--- EXERCISE BRIEF ---
Select all lines with the string "this" in them, and copy those lines.

--- DATA LINES ---
----------------
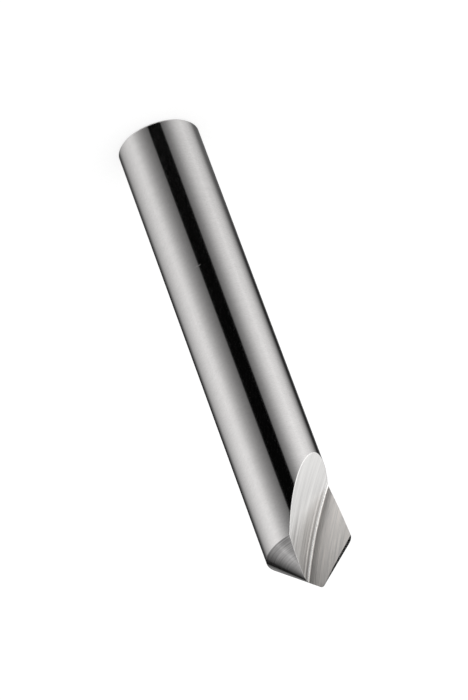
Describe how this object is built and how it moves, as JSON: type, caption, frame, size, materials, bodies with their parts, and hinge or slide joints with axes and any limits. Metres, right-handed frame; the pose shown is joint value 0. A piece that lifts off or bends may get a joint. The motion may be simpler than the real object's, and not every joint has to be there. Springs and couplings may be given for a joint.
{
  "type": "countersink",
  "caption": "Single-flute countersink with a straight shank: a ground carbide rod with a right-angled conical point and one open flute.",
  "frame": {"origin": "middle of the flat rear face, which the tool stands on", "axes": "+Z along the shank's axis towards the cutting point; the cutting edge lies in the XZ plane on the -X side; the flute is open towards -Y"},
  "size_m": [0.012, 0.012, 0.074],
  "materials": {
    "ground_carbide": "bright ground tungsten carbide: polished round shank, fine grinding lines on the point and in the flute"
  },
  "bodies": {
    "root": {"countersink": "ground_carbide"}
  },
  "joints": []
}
----------------
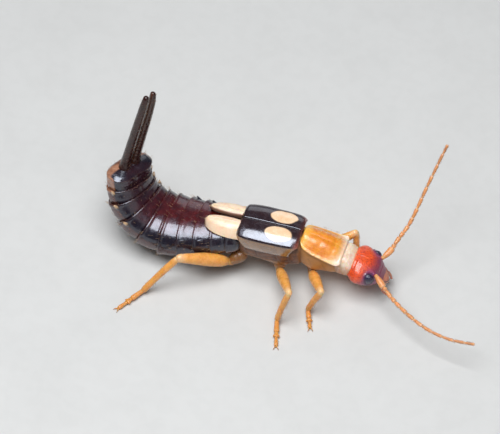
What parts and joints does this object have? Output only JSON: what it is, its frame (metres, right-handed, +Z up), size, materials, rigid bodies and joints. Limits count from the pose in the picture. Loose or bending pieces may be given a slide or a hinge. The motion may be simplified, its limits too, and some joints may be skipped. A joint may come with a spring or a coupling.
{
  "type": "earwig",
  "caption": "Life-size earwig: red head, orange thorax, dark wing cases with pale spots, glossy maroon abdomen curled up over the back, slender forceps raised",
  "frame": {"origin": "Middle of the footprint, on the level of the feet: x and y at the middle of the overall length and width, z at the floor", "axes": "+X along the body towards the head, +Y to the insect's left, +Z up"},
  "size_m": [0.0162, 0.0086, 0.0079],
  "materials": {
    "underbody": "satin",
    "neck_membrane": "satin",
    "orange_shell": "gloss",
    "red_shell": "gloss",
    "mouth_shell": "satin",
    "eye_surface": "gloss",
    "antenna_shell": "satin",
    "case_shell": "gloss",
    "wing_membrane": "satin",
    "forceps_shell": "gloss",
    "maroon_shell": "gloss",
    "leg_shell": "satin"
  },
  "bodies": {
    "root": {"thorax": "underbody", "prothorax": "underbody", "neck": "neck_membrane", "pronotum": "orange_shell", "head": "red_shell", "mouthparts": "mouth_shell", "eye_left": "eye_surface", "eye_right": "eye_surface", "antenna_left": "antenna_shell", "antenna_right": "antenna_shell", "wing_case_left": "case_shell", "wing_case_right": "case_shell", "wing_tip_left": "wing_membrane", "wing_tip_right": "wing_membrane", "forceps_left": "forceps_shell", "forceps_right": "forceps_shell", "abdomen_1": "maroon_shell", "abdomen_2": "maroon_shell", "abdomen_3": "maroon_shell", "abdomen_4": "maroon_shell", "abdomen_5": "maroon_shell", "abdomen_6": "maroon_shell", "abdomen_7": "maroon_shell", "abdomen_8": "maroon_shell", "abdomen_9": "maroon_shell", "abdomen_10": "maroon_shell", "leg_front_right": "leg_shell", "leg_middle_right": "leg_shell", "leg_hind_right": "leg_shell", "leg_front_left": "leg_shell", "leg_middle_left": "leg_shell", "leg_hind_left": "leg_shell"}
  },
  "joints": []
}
----------------
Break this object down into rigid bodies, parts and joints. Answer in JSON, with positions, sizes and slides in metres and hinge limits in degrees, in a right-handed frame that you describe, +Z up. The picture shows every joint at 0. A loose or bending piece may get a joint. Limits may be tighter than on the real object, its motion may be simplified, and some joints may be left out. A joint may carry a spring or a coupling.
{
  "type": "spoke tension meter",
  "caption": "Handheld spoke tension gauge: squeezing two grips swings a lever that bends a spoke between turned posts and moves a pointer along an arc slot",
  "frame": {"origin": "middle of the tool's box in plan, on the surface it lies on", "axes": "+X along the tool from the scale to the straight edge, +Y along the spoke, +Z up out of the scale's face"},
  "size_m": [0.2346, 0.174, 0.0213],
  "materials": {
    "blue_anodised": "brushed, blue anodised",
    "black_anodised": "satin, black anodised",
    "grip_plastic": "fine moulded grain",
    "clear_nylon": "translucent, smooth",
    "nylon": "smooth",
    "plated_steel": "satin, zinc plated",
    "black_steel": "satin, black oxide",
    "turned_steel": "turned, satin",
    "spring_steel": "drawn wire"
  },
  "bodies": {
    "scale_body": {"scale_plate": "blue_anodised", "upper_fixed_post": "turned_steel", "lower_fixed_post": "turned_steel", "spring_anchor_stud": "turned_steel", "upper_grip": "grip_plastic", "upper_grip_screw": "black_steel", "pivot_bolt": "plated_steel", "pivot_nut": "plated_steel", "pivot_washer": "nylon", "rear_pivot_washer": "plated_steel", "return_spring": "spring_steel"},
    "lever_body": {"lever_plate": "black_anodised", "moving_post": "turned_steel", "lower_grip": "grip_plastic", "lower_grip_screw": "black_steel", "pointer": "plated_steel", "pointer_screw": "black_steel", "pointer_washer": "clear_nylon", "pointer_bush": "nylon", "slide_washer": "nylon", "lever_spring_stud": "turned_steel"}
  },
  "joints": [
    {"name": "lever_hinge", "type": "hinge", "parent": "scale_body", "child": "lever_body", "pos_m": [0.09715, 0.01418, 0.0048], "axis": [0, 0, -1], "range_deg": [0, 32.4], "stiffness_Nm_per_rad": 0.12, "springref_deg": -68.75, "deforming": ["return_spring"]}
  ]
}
----------------
--- RESULT BELOW ---
Describe how this object is built and how it moves, as JSON: type, caption, frame, size, materials, bodies with their parts, and hinge or slide joints with axes and any limits. Metres, right-handed frame; the pose shown is joint value 0. A piece that lifts off or bends may get a joint. The motion may be simpler than the real object's, and not every joint has to be there. Springs and couplings may be given for a joint.
What parts and joints does this object have? Output only JSON: what it is, its frame (metres, right-handed, +Z up), size, materials, rigid bodies and joints. Limits count from the pose in the picture. Loose or bending pieces may be given a slide or a hinge. The motion may be simplified, its limits too, and some joints may be skipped. A joint may come with a spring or a coupling.
Break this object down into rigid bodies, parts and joints. Answer in JSON, with positions, sizes and slides in metres and hinge limits in degrees, in a right-handed frame that you describe, +Z up. The picture shows every joint at 0. A loose or bending piece may get a joint. Limits may be tighter than on the real object, its motion may be simplified, and some joints may be left out. A joint may carry a spring or a coupling.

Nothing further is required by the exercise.